Exercise directions. Determine the number of lines holding the word "Output"; answer with that number only.

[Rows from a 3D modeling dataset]
((

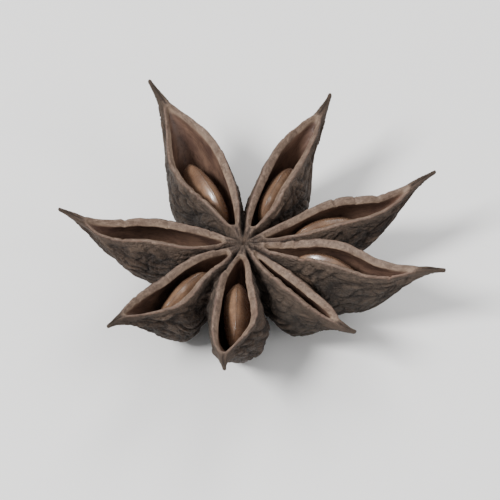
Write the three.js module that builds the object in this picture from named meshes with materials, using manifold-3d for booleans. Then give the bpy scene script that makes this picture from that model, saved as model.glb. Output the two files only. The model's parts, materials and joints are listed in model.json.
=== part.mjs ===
// Star anise: the dried, split-open fruit of Illicium verum, lying with its open side up.
//
// Eight boat-shaped follicles stand in one whorl round a short central column. Each has a rounded keel
// below, bulging sides, a seam that has split along the top into two lips, and a beak that thins to a
// point. The follicles and the column are grown together, and the stump of the fruit stalk ends below
// them, so the husk is one solid. A flat, hard seed lies on edge in most of the open follicles.
//
// Millimetres, +Z up. The origin is the middle of the stalk's broken end, on the plane that the fruit
// rests on, and a bearing is measured anticlockwise from +X.

import * as THREE from "three";
import { mergeVertices } from "three/addons/utils/BufferGeometryUtils.js";
import Module from "manifold-3d";

const wasm = await Module();
wasm.setup();

// ---- Driving dimensions ----

const COLUMN_RIM_HEIGHT = 5.5; // the lips where they meet the central column
const WIDEST_AT = 0.45; // where a follicle is widest, as a share of its reach
const NARROWS_IN = 1.1; // how sharply it narrows from there to the column; 1 is half a sine wave
const NARROWS_OUT = 1.95; // and to its beak
const DEEPEST_AT = 0.42; // where a follicle is deepest, as a share of its reach
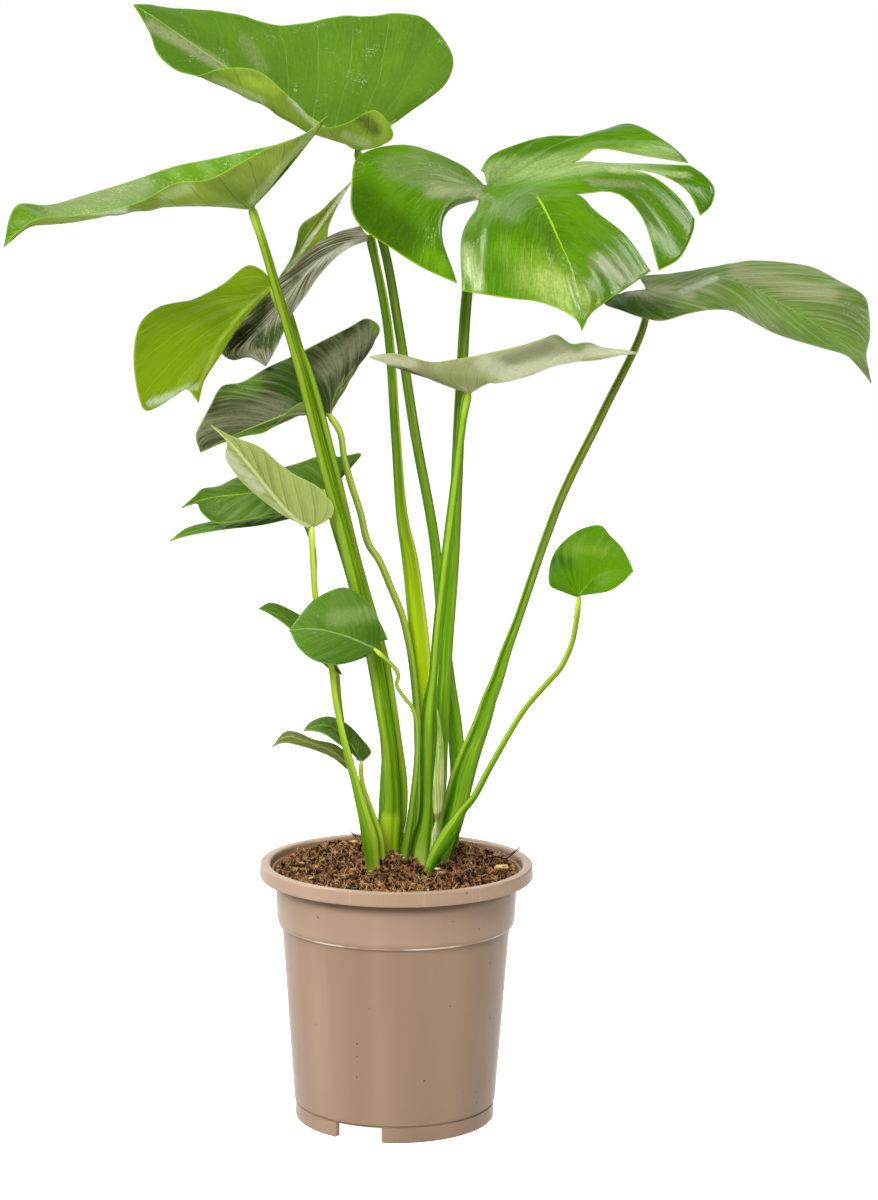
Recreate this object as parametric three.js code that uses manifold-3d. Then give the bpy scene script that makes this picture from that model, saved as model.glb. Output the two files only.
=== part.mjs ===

))

Result for this exercise. 2